Beside Fujita, wing player Kenki Fukuoka, another collegiate player who was on Eddie Jones’ World Cup squad is also scheduled to participate in the upcoming training camp. Brave Blossoms captain Michael Leitch might follow as well, but his situation is uncertain.

Meanwhile, the members of the women’s rugby sevens team, dubbed “Sakura Sevens,” are equally fired up about the accomplishments of the men’s squad in England.

“We were in our training camp (during the World Cup), but got a lot of courage,” stand-off Ayaka Suzuki said of her and her teammates’ reactions to watching the Brave Blossoms during the World Cup. “I believe that they worked hard. … And while nobody really believed in them, they believed in themselves and did what they did. Now they’ve become a successful case and we’d like to follow them.”

Captain Chiharu Nakamura said that she’d hardly imagined the sport would be as big as it is now.

“Even when it was on TV, the ratings would be like one percent, two percent, something like that,” Nakamura said. “But they had a rating over 20 percent (in the World Cup). As a rugby fan, it’s just unbelievable.”

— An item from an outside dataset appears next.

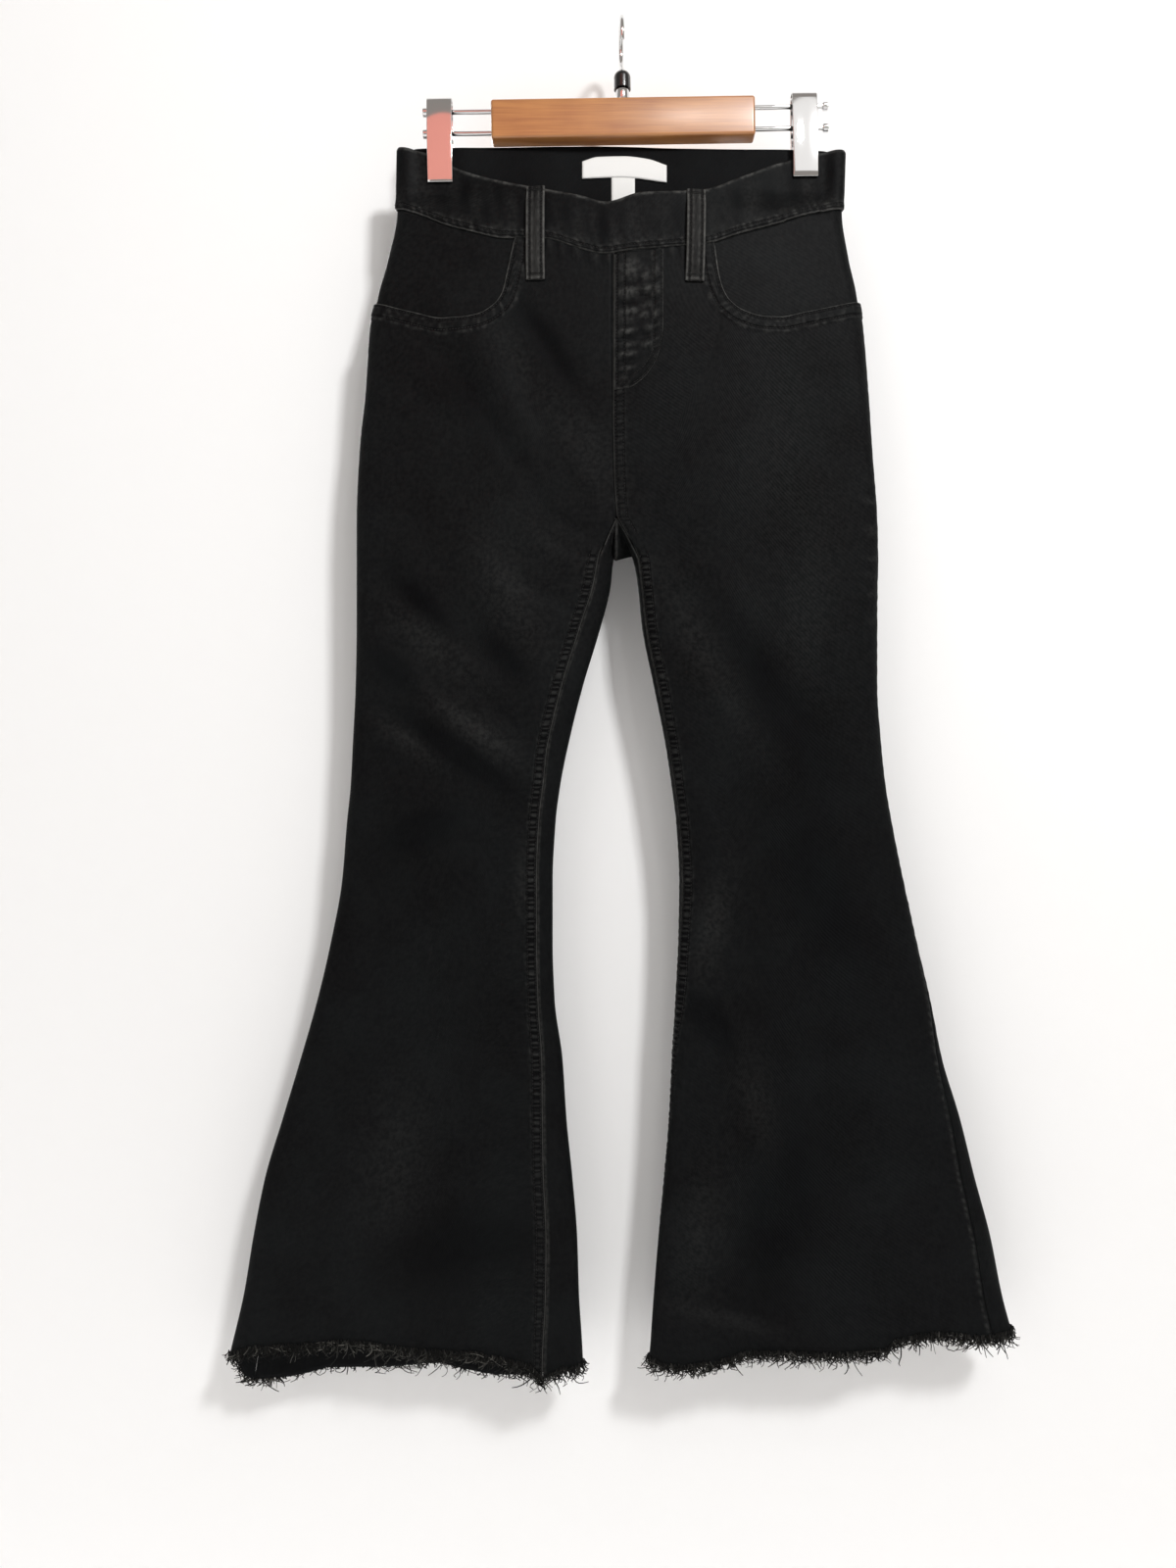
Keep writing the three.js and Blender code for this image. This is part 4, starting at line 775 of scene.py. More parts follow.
@dataclass(frozen=True)
class SeamBand:
    """Cloth doubled beside a seam, drawn into puckers by its two rows of stitches."""

    height: float        # how far the band stands up
    pucker: float        # depth of the puckers
    period: float        # mm from one pucker to the next
    worn: float          # how far its crests are rubbed grey
    seed: float
    rub: float = 0.35    # how far its puckers are rubbed
    width: float = 9.0
    last: float = 7.6    # how far the outer of its two rows of stitches lies from the seam
    rungs: float = 0.6   # how strongly its stitches show; above 0.6 they draw rungs across it

    def drawn(self, away: np.ndarray) -> np.ndarray:
        """Stretch distances from the seam so that both rows lie where the material draws them."""
        real = (0.0, 1.3, self.last, self.width, self.width + 5)
        return np.interp(away, real, (0.0, 1.3, STITCH_ROWS[1], 9.0, 14.0))

    def rows(self) -> tuple[float, float]:
        """Give the real distances of its two rows."""
        first = 1.3 + (STITCH_ROWS[0] - 1.3) * (self.last - 1.3) / (STITCH_ROWS[1] - 1.3)
        return first, self.last

    def window(self, away: np.ndarray) -> np.ndarray:
        """Give 1 on the band and 0 beside it."""
        rise = smoothstep(-0.4, 1.1, away)
        return rise * (1 - smoothstep(self.width - 0.6, self.width + 1.6, away))

    def wave(self, away: np.ndarray, run: np.ndarray) -> np.ndarray:
        """Give the uneven wave of puckers along the seam."""
        return wobble(run + 0.4 * away, self.period, self.seed) * (0.72 + 0.28 * wobble(run, self.period * 3.1, 1.7))

    def relief(self, away: np.ndarray, run: np.ndarray) -> np.ndarray:
        """Give how far the cloth stands up.

        Args:
            away: Distance from the seam.
            run: Distance along it.

        Returns:
            Heights in mm.
        """
        window = self.window(away)
        spread = np.exp(-((away / (self.width * 0.95)) ** 2)) * (1 - window) * 0.6
        grooves = sum(np.exp(-(((away - row) / 0.9) ** 2)) for row in self.rows())
        ditch = np.exp(-((away / 0.7) ** 2)) * 0.35
        return window * self.height + self.pucker * self.wave(away, run) * (window + spread) - 0.16 * grooves - ditch

    def wear(self, away: np.ndarray, run: np.ndarray) -> np.ndarray:
        """Give how far the cloth is rubbed grey, from 0 to 1."""
        crest = np.clip(0.1 + self.wave(away, run), 0, 1) * self.window(away)
        bulge = np.exp(-(((away - self.width) / 1.5) ** 2)) * (0.6 + 0.4 * wobble(run, 17.0, self.seed + 1))
        edge = np.exp(-(((away - 0.4) / 0.7) ** 2)) * (0.7 + 0.3 * wobble(run, 23.0, self.seed))
        return self.worn * np.clip(self.rub * crest + 0.22 * bulge + 0.85 * edge, 0, 1)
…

Yet Nakamura had mixed feelings about the Brave Blossoms’ feat because the Sakura Sevens wanted to shock the world.

“We wanted to be the one that would surprise first,” Nakamura said.

Teammate Mayu Shimizu, 17, said with a laugh that nobody, including her friends in the classroom, would talk about rugby before the World Cup, but it’s made a complete turnaround now.

“Now they are like, ‘Are you OK to play a sport like that? Aren’t you (going to) get hurt?’ ” said Shimizu, who began playing rugby when she was a third-grader in elementary school. “Or when I was coming to this training camp, they told me like, ‘Be careful about injuries.’ “

But Shimizu doesn’t want the rugby boom to be short-lived, admitting she and other female players desire to support it.

“We want to keep winning and get the championship in the Olympics even,” she said with a grin.

Head coach Keiko Asami has had some exchange with Jones, whose tenure as Brave Blossoms boss ended at the RWC. She said that her team introduced harder work like Jones did for his team, and through Japan’s results in the World Cup, she realized the importance of preparation.

“Eddie and his team came up with the results because of their hard work,” Asami said. “That taught us that the more we do, the better we get, and gave us further motivation.”

The women’s Asian qualifiers will be played in Hong Kong on Nov. 17 and 18 and in Japan on Nov. 28 and 29.

The winning teams in the men’s and women’s Asian qualifiers will secure Olympics spots and the second-, third-, and fourth-place finishers will advance to the final Olympic qualifying next year.

The final team rosters for both the men and women will be revealed on Nov. 6.